Example Pine Script Logic:

// Level 3: Regime-Adaptive Engine
[adx, _, _] = ta.dmi(14, 14)
isTrending = adx > 25
isRanging = adx < 20

// --- Ranging Mode ---
if (isRanging)
    // Activate Level 2 Mean-Reversion Logic
    if (filteredLongCondition)
        strategy.entry("MR Long", strategy.long)
        // ... exit logic
    if (filteredShortCondition)
        strategy.entry("MR Short", strategy.short)
        // ... exit logic

// --- Trending Mode ---
if (isTrending)
    // Activate Breakout Logic
    breakoutLong = close > highestHigh[1] and isBullishRegime // Use HTF filter here too
    breakoutShort = close < lowestLow[1] and isBearishRegime

    if (breakoutLong)
        strategy.entry("BO Long", strategy.long)
        // ... breakout-specific exit logic (e.g., trailing stop)
    if (breakoutShort)
        strategy.entry("BO Short", strategy.short)
        // ... breakout-specific exit logic

Quantitative Benefit:

This structural upgrade provides true Robustness.
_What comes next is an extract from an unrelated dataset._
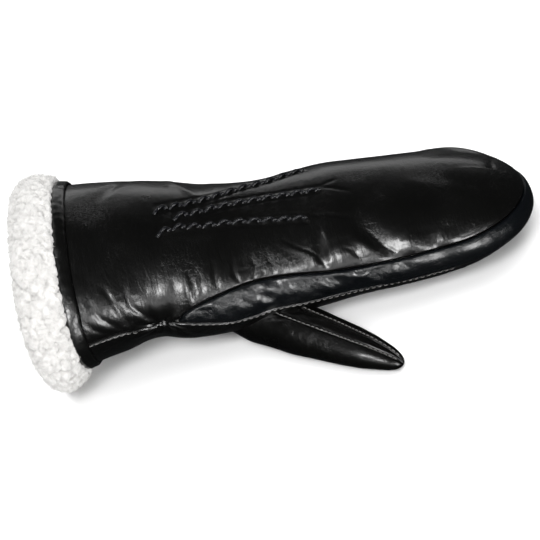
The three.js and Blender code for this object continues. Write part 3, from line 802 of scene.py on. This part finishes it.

A single-logic strategy is inherently fragile because it will always have a nemesis market condition. By adapting its core logic, the system can maintain positive expectancy across different market cycles. This drastically reduces the duration and depth of drawdowns, as the strategy is no longer trying to mean-revert during a market crash or fade a powerful bull run. This ability to survive, and even thrive, during shifting market regimes and withstand “Black Swan” events (by either going flat or switching to a trend-following mode) is the hallmark of a professional, institutional-grade algorithmic strategy.